Expanding the brackets we have,
\[ \tan \left( {\dfrac{\pi }{4} + \theta } \right) - \tan \left( {\dfrac{\pi }{4} - \theta } \right)= \dfrac{{1 + {{\tan }^2}\theta + 2\tan \theta - 1 - {{\tan }^2}\theta + 2\tan \theta }}{{1 - {{\tan }^2}\theta }}\]
\[\Rightarrow \tan \left( {\dfrac{\pi }{4} + \theta } \right) - \tan \left( {\dfrac{\pi }{4} - \theta } \right) = \dfrac{{2\tan \theta + 2\tan \theta }}{{1 - {{\tan }^2}\theta }}\]
\[\Rightarrow \tan \left( {\dfrac{\pi }{4} + \theta } \right) - \tan \left( {\dfrac{\pi }{4} - \theta } \right) = \dfrac{{4\tan \theta }}{{1 - {{\tan }^2}\theta }}\].
This is the simplified form but it is not matching with the given option. So we need to simply this further,
\[\tan \left( {\dfrac{\pi }{4} + \theta } \right) - \tan \left( {\dfrac{\pi }{4} - \theta } \right) = \dfrac{{2 \times \left( {2\tan \theta } \right)}}{{1 - {{\tan }^2}\theta }}\]
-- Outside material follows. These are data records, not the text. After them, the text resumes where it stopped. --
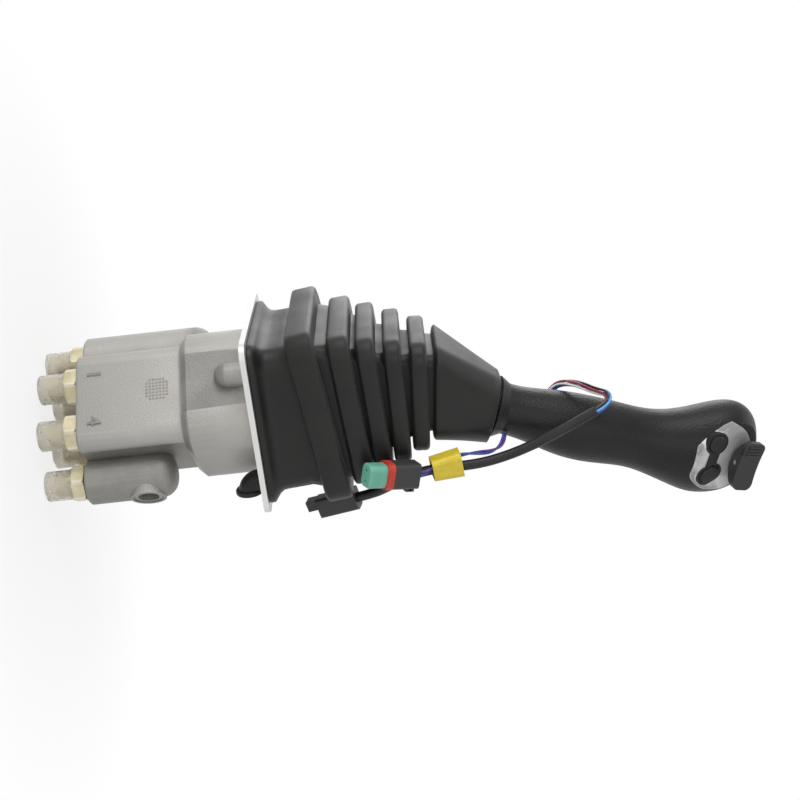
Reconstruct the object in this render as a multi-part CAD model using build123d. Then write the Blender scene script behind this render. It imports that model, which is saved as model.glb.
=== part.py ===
"""Hydraulic pilot joystick valve: four sprung plungers under a tilting disc, a bellows boot and a hand grip.

Frame: millimetres, +Z up along the valve axis, origin at the centre of the mounting plate's underside.
X and Y run along the sides of the square plate, and -Y is the operator's side.
"""
import math
import os

from build123d import *

# ---------------------------------------------------------------- driving dimensions
# fits
THREAD_GAP = 0.05        # radial, between a screwed-in stud and its hole
SLIDE_GAP = 0.04         # radial, rod in guide and spool in bore
SOFT_GAP = 0.3           # between soft or curved faces of different bodies

# mounting plate
PLATE_SIDE = 100.0
PLATE_T = 3.0
PLATE_CORNER_R = 8.0
PLATE_HOLE_PITCH = 80.0
PLATE_HOLE_D = 9.0

# ports, plungers and the tilting joint
PLUNGER_PITCH_R = 20.0   # radius of the circle of four plungers
SUPPLY_R = 34.5          # distance of the supply port from the valve axis
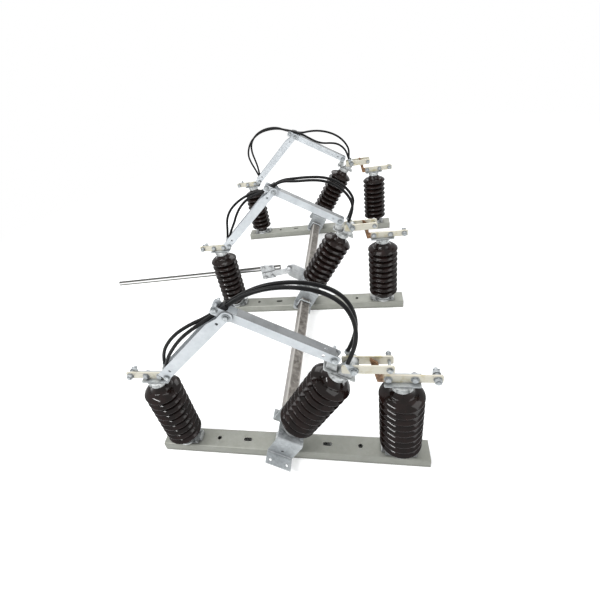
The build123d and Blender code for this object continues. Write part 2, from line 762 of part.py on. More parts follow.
def rod_clamp():
    """Link bar on the crank pin, saddle plate and two U-bolts on the pipe."""
    left = hub[0] - 190.0
    drop = 34.0
    u, n, _ = along((left, hub[2] - drop), (hub[0], hub[2]))
    bar = [on_line((hub[0], hub[2]), u, n, s, h) for s, h in
           ((-195, -21), (0, -21), (16, -12), (20, 0), (16, 12), (0, 21), (-195, 21))]
    link = plate_xz(bar, link_y0, link_y1)
    saddle_y0, saddle_y1 = link_y1, rod_y - rod_diameter / 2
    sx0, sx1 = hub[0] - 198.0, hub[0] - 100.0
    saddle = plate_xz(
        [(sx0, hub[2] - 66), (sx1, hub[2] - 54), (sx1, rod_point(sx1) + 38), (sx0, rod_point(sx0) + 38)],
        saddle_y0, saddle_y1, 8,
    )
    body = link + saddle
    for x in (hub[0] - 174, hub[0] - 124):
        z = rod_point(x)
        r = rod_diameter / 2 + 5.0
        front = saddle_y0 - 12
        top_leg = Line((x, front, z + r), (x, rod_y, z + r))
        turn = ThreePointArc((x, rod_y, z + r), (x, rod_y + r, z), (x, rod_y, z - r))
        low_leg = Line((x, rod_y, z - r), (x, front, z - r))
        path = Wire([top_leg, turn, low_leg])
        bend = sweep(Plane(origin=(x, front, z + r), z_dir=(0, 1, 0)) * Circle(5), path=path)
        body += bend
        body += Plane(origin=(x, saddle_y0, z + r), z_dir=(0, -1, 0)) * extrude(
            RegularPolygon(10, 6), amount=9)
        low = hex_bolt((x + 6, link_y0, hub[2] - 40 + (x - hub[0] + 150) * 0.18), (0, 1, 0),
                       saddle_y1 - link_y0, 12.0, tail=4.0)
        body += low
    pin_y0, pin_y1 = link_y0 - 10, rod_y + 20
    body += rod((hub[0], pin_y0, hub[2]), (hub[0], pin_y1, hub[2]), 8)
    body += rod((hub[0], pin_y0 + 4, hub[2]), (hub[0], link_y0, hub[2]), 17)
    body += rod((hub[0], link_y1, hub[2]), (hub[0], rod_y, hub[2]), 14)
    body += rod((hub[0], rod_y + 11.5, hub[2]), (hub[0], rod_y + 15, hub[2]), 16)
    return body


# ---- writing the nodes ------------------------------------------------------
def write(name, shapes):
    if not isinstance(shapes, (list, tuple)):
        shapes = [shapes]
    solids = []
    for shape in shapes:
        solids += list(shape.solids())
    node = solids[0] if len(solids) == 1 else Compound(children=solids)
    node.label = name
    export_step(node, os.path.join("parts", name + ".step"))
    print(name, "solids", len(solids), "volume", round(sum(s.volume for s in solids)))


def main():
    os.makedirs("parts", exist_ok=True)
    channel, saddle, porcelain = base_channel(), bearing(), insulator()
    foot, cap = foot_fitting(), cap_fitting()
    bars, brackets = terminal_bars(), terminal_brackets()
    head, blades, blade_bolts = contact_head(), moving_contact(), contact_bolts()
    upper, lower = upper_arm(), lower_arm()
    upper_bolts, lower_bolts = upper_arm_bolts(), lower_arm_bolts()
    head_lugs, line_lugs = [], []
    for name, y in poles.items():
        for side, which in ((1, "rear"), (-1, "front")):
            head_lugs.append(at_pole(lug_on_bar(cable_route(name, f"head {which}"), side), y))
            line_lugs.append(at_pole(lug_on_terminal(cable_route(name, f"line {which}"), side), y))
    bracket = tilted(tilt_bracket())
    seat = Pos(0, 0, seat_height)
    fixed = [Pos(sx * post_x, 0, deck) for sx in (-1, 1)]
    clamp_y = bracket_half_span + bracket_flange - 20
    def every_pole(shapes):
        return [at_pole(shape, y) for y in poles.values() for shape in shapes]

    write("base_channels", every_pole([channel]))
    write("bearings", every_pole([saddle]))
    write("fixed_insulators", every_pole([p * porcelain for p in fixed]))
    fixed_feet = [p * fixed_foot(sx) for p, sx in zip(fixed, (-1, 1))]
    write("fixed_insulator_fittings", every_pole(fixed_feet + [p * cap for p in fixed]))
    write("terminal_bars", every_pole(bars))
    write("terminal_brackets", every_pole(brackets) + line_lugs)
    write("tilt_brackets", every_pole([bracket]))
    write("tilting_insulators", every_pole([tilted(seat * porcelain)]))
    write("tilting_insulator_fittings", every_pole([tilted(seat * foot), tilted(seat * cap)]))
    write("contact_heads", every_pole([head]))
    write("moving_contacts", every_pole(blades))
    write("contact_bolts", every_pole(blade_bolts) + head_lugs)
    for name, y in poles.items():
        write(f"{name}_upper_arm", at_pole(upper, y))
        write(f"{name}_lower_arm", at_pole(lower, y))
        write(f"{name}_upper_arm_bolts", [at_pole(b, y) for b in upper_bolts])
        write(f"{name}_lower_arm_bolts", [at_pole(b, y) for b in lower_bolts])
        write(f"{name}_cable_grip", at_pole(cable_grip(name), y))
        for kind in ("head", "line"):
            pair = [cable(cable_route(name, f"{kind} {which}"), cable_diameter)
                    for which in ("rear", "front")]
            write(f"{name}_{kind}_cables", [at_pole(c, y) for c in pair])

    clamps = [
        at_pole(tilted(u_bolt(side * clamp_y)), y)
        for y in poles.values() for side in (-1, 1) if abs(y + side) < pole_spacing
    ]
    gap = bracket_half_span + 5
    tubes = [torque_tube(-pole_spacing + gap, -gap), torque_tube(gap, pole_spacing - gap)]
    write("torque_tubes", [tilted(t) for t in tubes])
    write("tube_clamps", clamps)
    write("crank_lever", crank_lever())
    write("drive_rod", drive_rod())
    write("rod_clamp", rod_clamp())


if __name__ == "__main__":
    main()
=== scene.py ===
"""Finishes, jumper cables and porcelain posts of a three-pole outdoor disconnector."""

import logging
import math
from dataclasses import dataclass, field
from enum import Enum
from typing import Any, ClassVar, Sequence

import bpy
import numpy as np
from mathutils import Matrix, Vector

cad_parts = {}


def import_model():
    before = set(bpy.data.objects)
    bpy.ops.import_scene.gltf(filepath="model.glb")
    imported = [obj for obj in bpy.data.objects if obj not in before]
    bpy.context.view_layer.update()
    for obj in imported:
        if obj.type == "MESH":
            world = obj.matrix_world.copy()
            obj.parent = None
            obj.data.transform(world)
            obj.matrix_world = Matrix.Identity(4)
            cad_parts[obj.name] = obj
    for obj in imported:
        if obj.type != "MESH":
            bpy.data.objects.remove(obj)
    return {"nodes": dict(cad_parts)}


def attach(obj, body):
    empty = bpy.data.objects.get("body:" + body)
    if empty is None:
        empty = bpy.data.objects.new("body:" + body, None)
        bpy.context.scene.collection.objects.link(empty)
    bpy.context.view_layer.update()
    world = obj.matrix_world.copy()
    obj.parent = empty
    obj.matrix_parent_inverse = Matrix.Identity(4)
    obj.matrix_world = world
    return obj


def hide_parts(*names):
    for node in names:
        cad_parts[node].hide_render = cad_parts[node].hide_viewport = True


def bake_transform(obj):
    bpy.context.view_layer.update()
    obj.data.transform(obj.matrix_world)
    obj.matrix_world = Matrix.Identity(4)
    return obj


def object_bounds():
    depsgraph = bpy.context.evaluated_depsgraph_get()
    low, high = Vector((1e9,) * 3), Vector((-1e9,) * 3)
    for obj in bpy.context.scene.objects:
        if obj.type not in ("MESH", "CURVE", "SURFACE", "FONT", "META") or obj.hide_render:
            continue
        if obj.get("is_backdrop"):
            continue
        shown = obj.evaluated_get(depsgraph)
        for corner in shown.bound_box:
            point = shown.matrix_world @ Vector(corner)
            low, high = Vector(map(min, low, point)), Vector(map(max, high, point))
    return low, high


log = logging.getLogger("disconnector")

Pair = tuple[float, float]
Point = tuple[float, float, float]
Rgba = tuple[float, float, float, float]

MM = 0.001
POLE_Y: dict[str, float] = {"front": -1.055, "middle": 0.0, "rear": 1.055}
AXIS_HEIGHT = 0.103  # of the tilting axis above the floor
WHITE: Rgba = (1.0, 1.0, 1.0, 1.0)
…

We can write \[2\tan \theta = \tan \theta + \tan \theta \] and also \[{\tan ^2}\theta = \tan \theta \tan \theta \].
\[\Rightarrow \tan \left( {\dfrac{\pi }{4} + \theta } \right) - \tan \left( {\dfrac{\pi }{4} - \theta } \right) = \dfrac{{2 \times \left( {\tan \theta + \tan \theta } \right)}}{{1 - \tan \theta .\tan \theta }}\]
If we observe we have a tangent sum rule,
\[\tan \left( {\dfrac{\pi }{4} + \theta } \right) - \tan \left( {\dfrac{\pi }{4} - \theta } \right) = 2 \times \left( {\dfrac{{\left( {\tan \theta + \tan \theta } \right)}}{{1 - \tan \theta .\tan \theta }}} \right)\]
\[\Rightarrow \tan \left( {\dfrac{\pi }{4} + \theta } \right) - \tan \left( {\dfrac{\pi }{4} - \theta } \right) = 2 \times \tan \left( {\theta + \theta } \right)\]
\[\therefore \tan \left( {\dfrac{\pi }{4} + \theta } \right) - \tan \left( {\dfrac{\pi }{4} - \theta } \right) = 2\tan \left( {2\theta } \right)\].

Hence the correct answer is option A.

Note:We also have sine and cosine sum and difference formulas. We have sine sum and difference formula that is \[\sin \left( {A + B} \right) = \sin A.\cos B + \cos A.\sin B\] and \[\sin \left( {A - B} \right) = \sin A.\cos B - \cos A.\sin B\]. The cosine sum and difference formula is \[\cos (A + B) = \cos A.\cos B - \sin A.\sin B\] and \[\cos (A - B) = \cos A.\cos B + \sin A.\sin B\]. We use them depending on the given problem. In above while expanding the brackets we have to be careful regarding the negative sign. We know that the product of two negative numbers results in a positive number. Also the product of positive (negative) numbers and negative (positive) numbers results in negative numbers.